There is extensive evidence linking short- and long-term exposure to air pollution with an increased risk of respiratory infections. In our study, SO2, NO2, and PM10 exhibited significant lag effects and nonlinear relationships regarding their impact on HPIV3 infections. For PM10, the concentration consistently exerts a positive effect on HPIV3 infections, with the impact intensifying as the concentration increases, while the effect diminishes with an extended time lag. This may be attributed to the persistent irritant effect of PM10 on the respiratory tract, as this pollutant has been shown to increase susceptibility and inflammatory responses to viruses in primary human bronchial epithelial cells33. Luong et al34 reported a relationship between PM10 concentrations and respiratory disease-related hospital admissions in the polluted city of Hanoi, Vietnam. In other cities in China, both in warm southern regions and cold industrial cities, studies have shown that PM10 concentrations serve as a risk indicator for the incidence of respiratory diseases among children10,35. Increased exposure to SO2 and NO2 is also associated with a greater risk of respiratory diseases12,36. Past studies have reported that an ordinary person can withstand only 2.62 μg/m3 SO2 in ambient air without any respiratory problems37. Orellano et al38, in a more recent and extensive review and meta-analysis, confirmed that short-term exposure to SO2, ranging from a few hours to a few days, can lead to an increased risk of respiratory morbidity and mortality. Our research indicates that SO2 and NO2 have a delayed impact on HPIV3 infections, which contrasts with the immediate effects typically associated with PM10. Iwasawa et al.39 reported that SO2 exposure-related respiratory symptoms can persist up to two years. A study in Northeast China has highlighted the association between the cumulative lag effect of NO2 and an increased risk of influenza40. This suggests that the effects of these gases are prolonged, underscoring the importance of considering long-term exposure in respiratory health assessments.

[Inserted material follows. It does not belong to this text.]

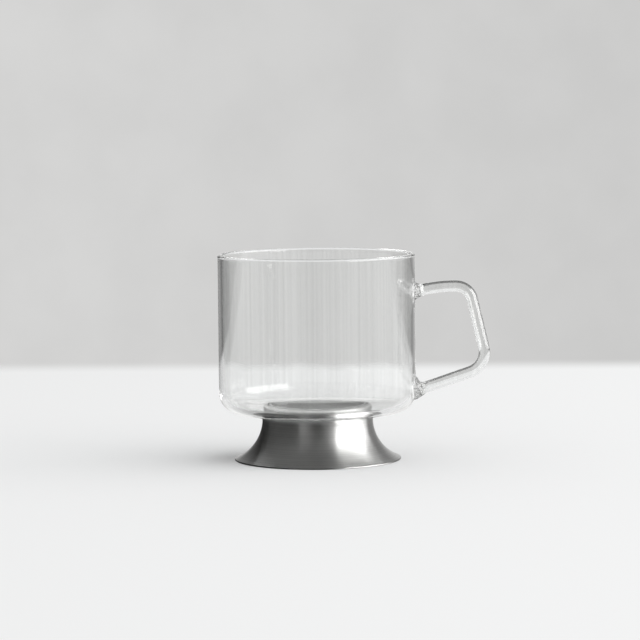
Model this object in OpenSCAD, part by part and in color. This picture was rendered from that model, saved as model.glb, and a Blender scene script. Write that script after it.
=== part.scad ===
// Footed glass mug: a clear straight-sided bowl with a bent glass handle,
// bonded to a spun steel foot. Millimetres, +Z up, handle along +X.
// The origin is on the bowl's axis, in the plane that the foot stands on.

/* [Bowl] */
// Outer diameter of the bowl
bowl_d = 88; // [76:1:104]
// Height of the bowl, from its flat underside to the rim
bowl_h = 70.8; // [64:0.4:96]
// Thickness of the bowl's side wall
wall_t = 2.1; // [1.5:0.1:3.2]
// Thickness of the bowl's floor
floor_t = 2.4; // [1.8:0.1:4]
// Radius outside, where the side turns into the underside
corner_r = 9; // [7:0.5:12]
// Radius inside, where the side turns into the floor
inner_corner_r = 7; // [5:0.5:10]

/* [Foot] */
// Height of the steel foot
foot_h = 21; // [19:0.2:27]
// Outer diameter of the foot's neck, under the bowl
neck_d = 49.4; // [45:0.2:54]
// Outer diameter of the foot where it stands
base_d = 74.4; // [68:0.4:80]
// Thickness of the steel sheet
sheet_t = 0.8; // [0.6:0.1:1.4]
// Outer radius of the bend between the neck and the top plate
top_bend_r = 2.6; // [1.8:0.1:3.4]
// Depth of the flat ground on the rounded lip, where the foot stands
lip_flat = 0.1; // [0.05:0.05:0.2]

/* [Bond] */
// Thickness of the clear adhesive between the steel and the glass
bond_t = 0.2; // [0.1:0.05:0.5]
// Width of the bare ring round the adhesive, on the steel's flat top
bond_margin = 0.6; // [0.2:0.1:3]

/* [Handle] */
// Outer diameter of the handle's glass tube
tube_d = 5.2; // [4:0.1:7]
// Wall thickness of the handle's glass tube
tube_wall = 0.6; // [0.4:0.1:1.2]
// Height of the upper weld's centre over the bowl's underside
upper_weld_h = 54.2; // [48:0.1:58]
// Height of the lower weld's centre over the bowl's underside
lower_weld_h = 9.6; // [8:0.1:15]
// How far the tube rises from the upper weld to its top stretch
top_rise = 2.2; // [0.8:0.1:5]
// Distance from the wall to where the tube has finished rising
rise_reach = 12.5; // [10:0.5:14]
// Distance from the wall to the upper corner of the tube's centre line
upper_reach = 24.2; // [22:0.2:30]
// Distance from the wall to the lower corner of the tube's centre line
lower_reach = 32.6; // [28:0.1:40]
// Height of the lower corner over the bowl's underside
lower_corner_h = 21.2; // [18:0.1:28]
// Bend radius of the centre line at the upper corner
upper_bend_r = 7.3; // [5.5:0.1:9]
// Bend radius of the centre line at the lower corner
lower_bend_r = 9.8; // [6:0.1:12]

/* [Welds] */
// How far each fused bead stands out from the bowl's wall
weld_h = 1.8; // [1.2:0.1:2.6]
// Least width of the upper bead's shoulder round the tube
weld_shoulder = 0.5; // [0.3:0.1:1]
// Extra radius of the lower bead, where the tube meets the wall aslant
lower_extra = 0.9; // [0:0.1:1.4]
// How far the lower bead's centre lies above the tube's axis at the wall
lower_lift = 1.2; // [0:0.1:1.3]
// Radius of the bead's round outer edge
weld_edge_r = 0.8; // [0.4:0.1:1.1]
// Radius of the concave toe where the bead runs into the wall
weld_toe_r = 0.9; // [0.4:0.1:1.1]

/* [Hidden] */
$fn = 96;

bowl_r = bowl_d / 2;
neck_r = neck_d / 2;
base_r = base_d / 2;
tube_r = tube_d / 2;
bore_r = tube_r - tube_wall;

// The bowl stands on the adhesive, which lies on the foot's flat top
bowl_z = foot_h + bond_t;
top_plate_r = neck_r - top_bend_r;
bond_r = top_plate_r - bond_margin;

// The flare's middle line is one arc: upright where the bend ends, and
// through the centre of the rounded lip that the foot stands on
lip_r = sheet_t / 2;
lip_z = lip_r - lip_flat;
flare_top_z = foot_h - top_bend_r;
flare_w = base_r - neck_r;
flare_h = flare_top_z - lip_z;
flare_mid_r = (flare_w * flare_w + flare_h * flare_h) / (2 * flare_w);
flare_centre = [neck_r - lip_r + flare_mid_r, flare_top_z];
flare_sweep = atan2(flare_h, flare_mid_r - flare_w);

// The handle's centre line: corners as [x, z], and the bend at each
rise_share = 0.9;
handle_corners = [
    [bowl_r, bowl_z + upper_weld_h],
    [bowl_r + rise_reach, bowl_z + upper_weld_h + top_rise],
    [bowl_r + upper_reach, bowl_z + upper_weld_h + top_rise],
    [bowl_r + lower_reach, bowl_z + lower_corner_h],
    [bowl_r, bowl_z + lower_weld_h]
];
handle_end = len(handle_corners) - 1;

function heading(i) = let (d = handle_corners[i + 1] - handle_corners[i]) atan2(d[1], d[0]);
function leg(i) = norm(handle_corners[i + 1] - handle_corners[i]);
function turn(i) = heading(i) - heading(i - 1);
function ahead(a) = [cos(a), sin(a)];
function tangent_for(r, i) = r * tan(abs(turn(i)) / 2);

// What each bend takes from the straight legs beside it. The gentle bend at
// the end of the rise takes a share of what the upper corner leaves it.
upper_take = tangent_for(upper_bend_r, 2);
rise_take = rise_share * min(leg(0), leg(1) - upper_take);
takes = [0, rise_take, upper_take, tangent_for(lower_bend_r, 3), 0];
bend_radii = [for (i = [0:handle_end]) takes[i] == 0 ? 0 : takes[i] / tan(abs(turn(i)) / 2)];

// Each bead's centre on the wall, and the radius of its flat top, which
// clears the tube where the tube leaves it aslant
function bead_r(slope) = tube_r / cos(slope) + weld_h * tan(slope) + weld_shoulder;
upper_bead_z = handle_corners[0][1];
upper_bead_r = bead_r(abs(heading(0)));
lower_bead_z = handle_corners[handle_end][1] + lower_lift;
lower_bead_r = bead_r(180 - abs(heading(handle_end - 1))) + lower_extra;

// How deep a weld's blank starts inside the wall, before it is cut to fit
// the bowl, which curves away below the side's end
root_share = 0.5;
weld_root = root_share * corner_r;

// The bends are a hair fuller than the straight lengths, which run a little
// way into them, so that each joint is a plain overlap
bend_swell = 0.02;
bend_lap = 0.1;

// Sides of the circle that cuts small pieces to the bowl's surface
wall_fn = 240;

// Flat sector from angle a to angle b, wider than any band cut with it
module sector(reach, a, b) {
    far = 2 * reach;
    polygon([[0, 0], far * ahead(a), far * ahead((a + b) / 2), far * ahead(b)]);
}

// Flat band between two radii, from angle a to angle b
module band(inner, outer, a, b) {
    intersection() {
        difference() {
            circle(r = outer);
            circle(r = inner);
        }
        sector(outer, a, b);
    }
}

// Half outline of a filled cup with a round lower corner
module cup_outline(r, h, corner) {
    square([r - corner, h]);
    translate([0, corner]) square([r, h - corner]);
    translate([r - corner, corner])
        intersection() {
            circle(r = corner);
            translate([0, -corner]) square([corner, corner + corner]);
        }
}

// Half section of the spun sheet: flat top plate, tight bend, concave flare
// and rounded lip
module foot_section() {
    translate([0, foot_h - sheet_t]) square([top_plate_r, sheet_t]);
    translate([top_plate_r, flare_top_z]) band(top_bend_r - sheet_t, top_bend_r, 0, 90);
    translate(flare_centre)
        band(flare_mid_r - lip_r, flare_mid_r + lip_r, 180, 180 + flare_sweep);
    translate([base_r - lip_r, lip_z]) circle(r = lip_r);
}

// The spun foot, with its lip ground flat where it stands
module foot() {
    color("silver")
        rotate_extrude() {
            intersection() {
                foot_section();
                square([base_r, foot_h]);
            }
        }
}

// Clear adhesive: a thin disc that holds the bowl on the foot
module bond_film() {
    color("gainsboro", 0.6)
        translate([0, 0, foot_h]) cylinder(h = bond_t, r = bond_r);
}

// Clear glass cup with a flat floor and a fire-polished rim
module bowl() {
    rim_r = wall_t / 2;
    color("azure", 0.35)
        translate([0, 0, bowl_z])
            rotate_extrude() {
                difference() {
                    cup_outline(bowl_r, bowl_h - rim_r, corner_r);
                    translate([0, floor_t]) cup_outline(bowl_r - wall_t, bowl_h, inner_corner_r);
                }
                translate([bowl_r - rim_r, bowl_h - rim_r])
                    band(0, rim_r, 0, 180);
            }
}

// Takes away what would lie inside the bowl's outer surface
module outside_bowl() {
    difference() {
        children();
        translate([0, 0, bowl_z])
            rotate_extrude($fn = wall_fn) cup_outline(bowl_r, bowl_h, corner_r);
    }
}

// A round bar of radius r along the handle's centre line, run on into the wall
module handle_bar(r) {
    rotate([90, 0, 0]) {
        for (i = [0:handle_end - 1]) {
            first = i == 0 ? -tube_d : takes[i] - bend_lap;
            last = leg(i) + (i == handle_end - 1 ? tube_d : bend_lap - takes[i + 1]);
            translate(handle_corners[i] + first * ahead(heading(i)))
                rotate([0, 0, heading(i)])
                    rotate([0, 90, 0]) cylinder(h = last - first, r = r);
        }
        // Every bend turns clockwise, with its centre on the right hand
        for (i = [1:handle_end - 1]) {
            start = handle_corners[i] - takes[i] * ahead(heading(i - 1));
            translate(start + bend_radii[i] * ahead(heading(i - 1) - 90))
                rotate([0, 0, heading(i) + 90])
                    rotate_extrude(angle = abs(turn(i)))
                        translate([bend_radii[i], 0]) circle(r = r + bend_swell);
        }
    }
}

// Bent glass tube, cut at both ends to sit on the bowl's wall
module handle() {
    color("azure", 0.35)
        outside_bowl()
            difference() {
                handle_bar(tube_r);
                handle_bar(bore_r);
            }
}

// Bead of fused glass round one end of the tube, at height z on the wall
module weld(z, top_r) {
    outside_bowl()
        difference() {
            translate([bowl_r, 0, z])
                rotate([0, 90, 0])
                    rotate_extrude() {
                        translate([0, -weld_root])
                            square([top_r, weld_root + weld_h - weld_edge_r]);
                        square([top_r - weld_edge_r, weld_h]);
                        translate([top_r - weld_edge_r, weld_h - weld_edge_r])
                            band(0, weld_edge_r, 0, 90);
                        difference() {
                            translate([0, -weld_root])
                                square([top_r + weld_toe_r, weld_root + weld_toe_r]);
                            translate([top_r + weld_toe_r, weld_toe_r]) circle(r = weld_toe_r);
                        }
                    }
            handle_bar(tube_r);
        }
}

module upper_weld() {
    color("lightcyan", 0.5) weld(upper_bead_z, upper_bead_r);
}

module lower_weld() {
    color("lightcyan", 0.5) weld(lower_bead_z, lower_bead_r);
}

foot();
bond_film();
bowl();
handle();
upper_weld();
lower_weld();
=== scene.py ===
# Footed glass mug: one clear glass cup with its handle fused on, standing on a
# spun and brushed steel foot. Metres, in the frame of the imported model. The
# shapes are worked out in millimetres.
import math

import bpy
import numpy as np
from mathutils import Matrix, Vector


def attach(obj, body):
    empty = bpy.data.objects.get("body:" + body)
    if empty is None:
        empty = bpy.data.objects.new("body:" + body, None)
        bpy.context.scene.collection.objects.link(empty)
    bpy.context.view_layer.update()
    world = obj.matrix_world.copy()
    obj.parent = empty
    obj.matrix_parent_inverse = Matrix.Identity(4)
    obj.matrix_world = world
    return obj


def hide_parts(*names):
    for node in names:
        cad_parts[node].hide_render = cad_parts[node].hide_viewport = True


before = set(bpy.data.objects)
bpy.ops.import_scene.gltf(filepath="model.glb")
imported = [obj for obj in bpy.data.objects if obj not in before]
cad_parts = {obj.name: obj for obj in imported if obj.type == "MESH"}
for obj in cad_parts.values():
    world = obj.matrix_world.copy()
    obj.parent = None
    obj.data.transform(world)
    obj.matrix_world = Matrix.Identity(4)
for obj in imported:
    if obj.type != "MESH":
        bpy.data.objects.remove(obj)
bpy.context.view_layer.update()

MM = 0.001

# Sizes of the solids, in millimetres
BOWL_R, BOWL_Z, BOWL_H = 44.0, 21.2, 70.8
WALL, FLOOR = 2.1, 2.4
CORNER_R, INNER_R = 9.0, 7.0
RIM_R = WALL / 2
FOOT_H, NECK_R, BASE_R = 21.0, 24.7, 37.2
SHEET, TOP_BEND, LIP_FLAT = 0.8, 2.6, 0.1
BOND_R = 21.5
TUBE_R, BORE_R = 2.6, 2.0
HANDLE = [(44.0, 75.4), (56.5, 77.6), (68.2, 77.6), (76.6, 42.4), (44.0, 30.8)]
RISE_SHARE = 0.9
UPPER_BEND, LOWER_BEND = 7.3, 9.8
UPPER_BEAD_Z, LOWER_BEAD_Z = HANDLE[0][1], 32.0
RIM_Z, FLOOR_Z = BOWL_Z + BOWL_H, BOWL_Z + FLOOR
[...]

However, our study has certain limitations. First, as a time series analysis, this study is inherently ecological and may be susceptible to ecological fallacy. By focusing solely on the overall population without stratifying by sex or geographical region, we may have overlooked important nuances in the data. Second, our study’s reliance on data exclusively from hospitalized children, with outpatient cases excluded, limits the generalizability of our conclusions to the broader population. This limitation underscores the need for future research to include a more diverse sample to ensure the robustness of the findings. Third, our study only compared the clinical differences between HPIV3 and RSV infections and did not further compare the epidemiological differences of the two infections. Future research should include a comparison of the epidemiological characteristics of HPIV3 and RSV to provide a more comprehensive understanding of their respective transmission dynamics. Finally, the single-center nature of our research may have introduced biases due to geographical, environmental, and other factors. To address this limitation and gain a more comprehensive understanding of the disease’s epidemiological patterns, future studies should involve multicenter research, which can provide a more accurate and reliable picture of the meteorological impact on HPIV3 infection.

In conclusion, while our study provides valuable insights into the impact of temperature and air pollutants on HPIV3 infection, further research is needed to overcome these limitations and refine our understanding of the disease.